Directions for this task:
Copy out each line that includes the word "joints".

Dataset items:
▬▬▬

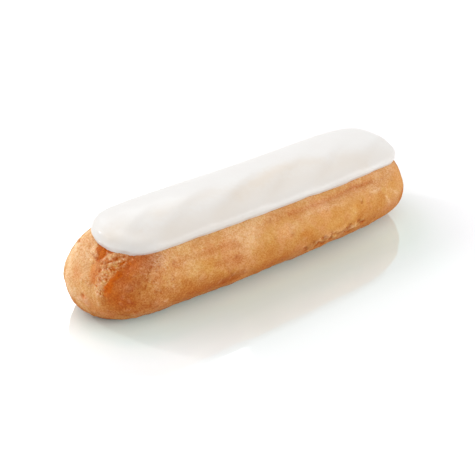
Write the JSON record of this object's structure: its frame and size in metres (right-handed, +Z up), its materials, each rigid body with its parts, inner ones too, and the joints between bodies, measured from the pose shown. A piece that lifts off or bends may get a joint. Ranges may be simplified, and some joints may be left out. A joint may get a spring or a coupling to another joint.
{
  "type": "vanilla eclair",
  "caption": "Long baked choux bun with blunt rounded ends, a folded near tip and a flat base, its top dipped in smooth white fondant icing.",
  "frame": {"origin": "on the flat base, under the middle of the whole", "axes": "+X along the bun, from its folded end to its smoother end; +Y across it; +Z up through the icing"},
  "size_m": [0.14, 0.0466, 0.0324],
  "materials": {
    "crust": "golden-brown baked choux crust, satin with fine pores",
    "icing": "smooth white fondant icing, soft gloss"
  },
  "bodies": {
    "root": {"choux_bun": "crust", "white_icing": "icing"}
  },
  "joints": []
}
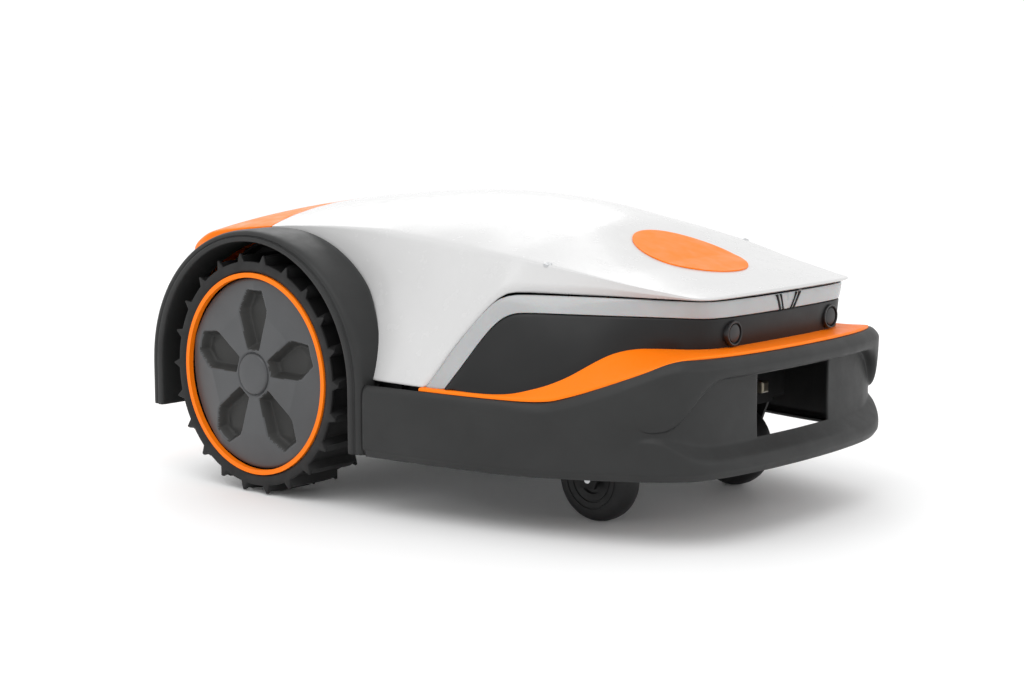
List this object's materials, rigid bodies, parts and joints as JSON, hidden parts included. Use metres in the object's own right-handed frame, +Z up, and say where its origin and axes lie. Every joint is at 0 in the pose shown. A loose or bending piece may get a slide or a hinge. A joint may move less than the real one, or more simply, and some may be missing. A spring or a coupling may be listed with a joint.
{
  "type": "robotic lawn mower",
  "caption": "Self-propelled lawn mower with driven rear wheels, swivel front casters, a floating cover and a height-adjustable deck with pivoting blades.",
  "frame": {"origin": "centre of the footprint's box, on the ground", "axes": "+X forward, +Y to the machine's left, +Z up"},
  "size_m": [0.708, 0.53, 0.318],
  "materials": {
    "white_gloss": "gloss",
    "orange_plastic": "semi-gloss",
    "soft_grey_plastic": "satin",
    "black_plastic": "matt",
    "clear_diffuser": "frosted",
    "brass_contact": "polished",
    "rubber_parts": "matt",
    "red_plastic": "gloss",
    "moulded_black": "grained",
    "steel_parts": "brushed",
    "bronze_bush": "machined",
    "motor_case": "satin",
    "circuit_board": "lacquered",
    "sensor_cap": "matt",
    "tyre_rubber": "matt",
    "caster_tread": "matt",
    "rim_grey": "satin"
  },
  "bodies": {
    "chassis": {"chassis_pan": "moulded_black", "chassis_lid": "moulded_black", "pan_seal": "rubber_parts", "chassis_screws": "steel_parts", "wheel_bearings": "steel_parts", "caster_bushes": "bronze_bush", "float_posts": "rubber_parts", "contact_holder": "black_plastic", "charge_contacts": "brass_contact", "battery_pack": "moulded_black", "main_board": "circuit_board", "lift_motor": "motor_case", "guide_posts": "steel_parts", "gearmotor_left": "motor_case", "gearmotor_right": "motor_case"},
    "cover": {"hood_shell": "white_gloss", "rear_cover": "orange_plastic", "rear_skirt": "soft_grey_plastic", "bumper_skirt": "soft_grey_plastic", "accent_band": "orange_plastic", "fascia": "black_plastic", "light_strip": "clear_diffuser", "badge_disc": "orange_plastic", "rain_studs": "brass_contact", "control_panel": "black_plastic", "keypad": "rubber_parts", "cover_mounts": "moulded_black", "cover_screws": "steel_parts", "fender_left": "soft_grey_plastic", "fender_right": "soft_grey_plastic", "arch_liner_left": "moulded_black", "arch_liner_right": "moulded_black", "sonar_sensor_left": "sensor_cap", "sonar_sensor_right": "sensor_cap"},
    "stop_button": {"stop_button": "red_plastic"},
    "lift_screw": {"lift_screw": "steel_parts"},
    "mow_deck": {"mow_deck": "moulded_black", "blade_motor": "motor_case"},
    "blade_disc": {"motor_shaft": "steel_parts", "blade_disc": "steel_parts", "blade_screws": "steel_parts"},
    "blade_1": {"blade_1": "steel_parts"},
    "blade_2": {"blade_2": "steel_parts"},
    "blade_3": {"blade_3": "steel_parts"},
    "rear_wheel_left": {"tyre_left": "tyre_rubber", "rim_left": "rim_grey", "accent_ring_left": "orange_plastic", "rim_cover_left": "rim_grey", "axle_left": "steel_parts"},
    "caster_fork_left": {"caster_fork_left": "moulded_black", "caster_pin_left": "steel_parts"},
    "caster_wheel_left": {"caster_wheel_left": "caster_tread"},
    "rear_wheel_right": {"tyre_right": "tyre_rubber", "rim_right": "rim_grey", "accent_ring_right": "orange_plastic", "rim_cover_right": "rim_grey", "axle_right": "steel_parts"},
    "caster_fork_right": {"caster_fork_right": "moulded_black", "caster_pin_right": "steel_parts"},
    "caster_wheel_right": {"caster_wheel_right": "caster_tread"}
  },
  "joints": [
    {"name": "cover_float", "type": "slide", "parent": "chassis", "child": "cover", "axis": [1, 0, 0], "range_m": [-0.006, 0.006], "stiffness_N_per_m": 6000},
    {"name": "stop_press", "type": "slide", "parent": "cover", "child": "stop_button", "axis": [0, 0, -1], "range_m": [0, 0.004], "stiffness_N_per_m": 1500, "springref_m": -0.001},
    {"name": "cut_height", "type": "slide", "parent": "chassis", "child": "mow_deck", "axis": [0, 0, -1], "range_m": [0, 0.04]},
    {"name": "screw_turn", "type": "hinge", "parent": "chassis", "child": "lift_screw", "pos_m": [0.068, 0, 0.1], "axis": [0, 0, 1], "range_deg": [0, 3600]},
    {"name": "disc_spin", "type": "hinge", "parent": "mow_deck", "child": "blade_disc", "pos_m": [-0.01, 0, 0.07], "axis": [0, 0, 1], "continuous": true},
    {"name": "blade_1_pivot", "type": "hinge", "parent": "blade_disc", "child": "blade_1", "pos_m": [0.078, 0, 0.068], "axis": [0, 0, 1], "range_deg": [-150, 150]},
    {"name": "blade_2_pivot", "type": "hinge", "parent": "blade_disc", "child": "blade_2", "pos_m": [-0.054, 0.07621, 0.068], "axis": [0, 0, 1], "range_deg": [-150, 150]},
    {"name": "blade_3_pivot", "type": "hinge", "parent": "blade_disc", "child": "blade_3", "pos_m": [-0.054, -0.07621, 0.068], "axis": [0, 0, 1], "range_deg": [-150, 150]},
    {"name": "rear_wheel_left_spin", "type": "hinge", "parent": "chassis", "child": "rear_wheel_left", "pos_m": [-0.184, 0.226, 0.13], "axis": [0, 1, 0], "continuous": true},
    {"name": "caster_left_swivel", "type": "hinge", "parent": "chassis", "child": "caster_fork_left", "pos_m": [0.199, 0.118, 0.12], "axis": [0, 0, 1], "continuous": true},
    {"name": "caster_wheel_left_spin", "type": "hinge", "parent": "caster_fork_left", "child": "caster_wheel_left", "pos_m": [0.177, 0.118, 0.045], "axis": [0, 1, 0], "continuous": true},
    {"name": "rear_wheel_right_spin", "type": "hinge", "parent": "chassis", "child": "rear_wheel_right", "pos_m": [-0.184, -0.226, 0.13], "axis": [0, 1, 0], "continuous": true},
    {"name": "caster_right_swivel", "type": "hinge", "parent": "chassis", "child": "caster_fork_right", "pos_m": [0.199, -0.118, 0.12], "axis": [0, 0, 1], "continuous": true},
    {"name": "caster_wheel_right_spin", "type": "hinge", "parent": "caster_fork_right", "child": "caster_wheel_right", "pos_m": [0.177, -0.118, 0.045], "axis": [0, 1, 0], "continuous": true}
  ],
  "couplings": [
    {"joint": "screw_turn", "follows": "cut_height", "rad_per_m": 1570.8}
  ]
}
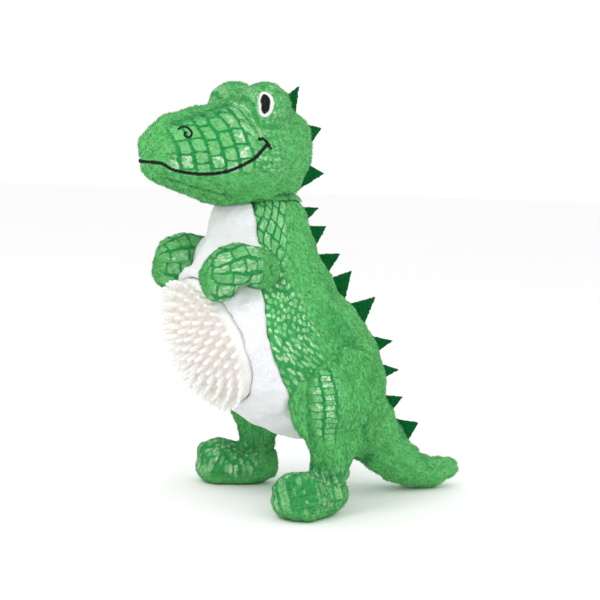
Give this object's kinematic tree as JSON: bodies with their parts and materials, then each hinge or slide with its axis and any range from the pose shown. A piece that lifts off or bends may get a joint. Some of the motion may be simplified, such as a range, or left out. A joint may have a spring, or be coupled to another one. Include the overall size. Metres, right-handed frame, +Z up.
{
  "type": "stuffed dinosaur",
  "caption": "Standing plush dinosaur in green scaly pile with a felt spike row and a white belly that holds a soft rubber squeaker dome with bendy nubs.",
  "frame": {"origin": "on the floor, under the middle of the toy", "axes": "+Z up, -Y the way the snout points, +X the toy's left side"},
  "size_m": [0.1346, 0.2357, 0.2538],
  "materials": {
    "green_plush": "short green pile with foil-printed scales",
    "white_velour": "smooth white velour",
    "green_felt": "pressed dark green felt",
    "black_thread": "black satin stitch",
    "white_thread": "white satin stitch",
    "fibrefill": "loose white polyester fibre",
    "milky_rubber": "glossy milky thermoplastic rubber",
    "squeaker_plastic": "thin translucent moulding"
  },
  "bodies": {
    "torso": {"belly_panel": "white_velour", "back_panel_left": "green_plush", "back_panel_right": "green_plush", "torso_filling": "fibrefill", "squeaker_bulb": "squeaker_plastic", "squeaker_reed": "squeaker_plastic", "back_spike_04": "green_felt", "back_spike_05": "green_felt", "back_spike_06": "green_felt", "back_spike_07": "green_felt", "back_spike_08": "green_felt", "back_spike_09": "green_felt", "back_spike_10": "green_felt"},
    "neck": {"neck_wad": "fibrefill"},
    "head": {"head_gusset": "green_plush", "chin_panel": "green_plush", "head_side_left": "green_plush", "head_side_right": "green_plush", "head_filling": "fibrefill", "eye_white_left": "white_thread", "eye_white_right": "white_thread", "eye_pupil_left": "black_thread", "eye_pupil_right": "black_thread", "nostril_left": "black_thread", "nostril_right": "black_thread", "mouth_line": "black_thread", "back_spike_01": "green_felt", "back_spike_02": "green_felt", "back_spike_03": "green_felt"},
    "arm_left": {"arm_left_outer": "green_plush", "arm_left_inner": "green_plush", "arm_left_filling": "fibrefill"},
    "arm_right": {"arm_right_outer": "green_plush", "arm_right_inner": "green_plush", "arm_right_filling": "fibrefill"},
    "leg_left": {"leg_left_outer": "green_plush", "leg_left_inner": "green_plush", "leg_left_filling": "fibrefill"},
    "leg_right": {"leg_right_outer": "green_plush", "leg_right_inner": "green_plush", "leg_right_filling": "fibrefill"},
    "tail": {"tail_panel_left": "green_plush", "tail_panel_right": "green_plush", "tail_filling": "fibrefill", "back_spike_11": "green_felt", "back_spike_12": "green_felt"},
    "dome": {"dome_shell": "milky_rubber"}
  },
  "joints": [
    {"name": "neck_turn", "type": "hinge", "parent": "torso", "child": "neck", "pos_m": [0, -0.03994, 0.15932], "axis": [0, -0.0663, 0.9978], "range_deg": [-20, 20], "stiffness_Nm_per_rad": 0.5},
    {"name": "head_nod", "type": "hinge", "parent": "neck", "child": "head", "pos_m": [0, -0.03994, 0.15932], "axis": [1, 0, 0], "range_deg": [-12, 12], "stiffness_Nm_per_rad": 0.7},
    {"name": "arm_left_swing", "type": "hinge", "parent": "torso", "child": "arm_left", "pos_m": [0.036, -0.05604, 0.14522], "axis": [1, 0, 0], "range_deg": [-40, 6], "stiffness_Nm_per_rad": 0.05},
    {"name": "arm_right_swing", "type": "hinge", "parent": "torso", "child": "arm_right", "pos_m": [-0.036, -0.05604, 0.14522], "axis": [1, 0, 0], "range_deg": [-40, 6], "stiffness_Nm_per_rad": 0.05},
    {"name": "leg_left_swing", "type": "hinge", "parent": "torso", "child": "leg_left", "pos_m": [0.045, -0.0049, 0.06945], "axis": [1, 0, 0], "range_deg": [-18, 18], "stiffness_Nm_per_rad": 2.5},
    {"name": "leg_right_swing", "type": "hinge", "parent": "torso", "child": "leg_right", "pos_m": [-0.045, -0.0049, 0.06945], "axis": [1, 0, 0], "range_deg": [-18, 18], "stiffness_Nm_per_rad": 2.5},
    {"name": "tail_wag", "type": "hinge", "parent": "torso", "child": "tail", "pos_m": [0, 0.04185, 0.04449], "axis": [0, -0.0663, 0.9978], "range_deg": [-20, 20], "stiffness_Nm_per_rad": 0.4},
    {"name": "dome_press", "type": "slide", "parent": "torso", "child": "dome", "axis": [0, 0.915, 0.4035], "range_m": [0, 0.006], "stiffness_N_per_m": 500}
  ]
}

▬▬▬

Solution to the problem:
Write the JSON record of this object's structure: its frame and size in metres (right-handed, +Z up), its materials, each rigid body with its parts, inner ones too, and the joints between bodies, measured from the pose shown. A piece that lifts off or bends may get a joint. Ranges may be simplified, and some joints may be left out. A joint may get a spring or a coupling to another joint.
  "joints": []
List this object's materials, rigid bodies, parts and joints as JSON, hidden parts included. Use metres in the object's own right-handed frame, +Z up, and say where its origin and axes lie. Every joint is at 0 in the pose shown. A loose or bending piece may get a slide or a hinge. A joint may move less than the real one, or more simply, and some may be missing. A spring or a coupling may be listed with a joint.
  "joints": [
  "joints": [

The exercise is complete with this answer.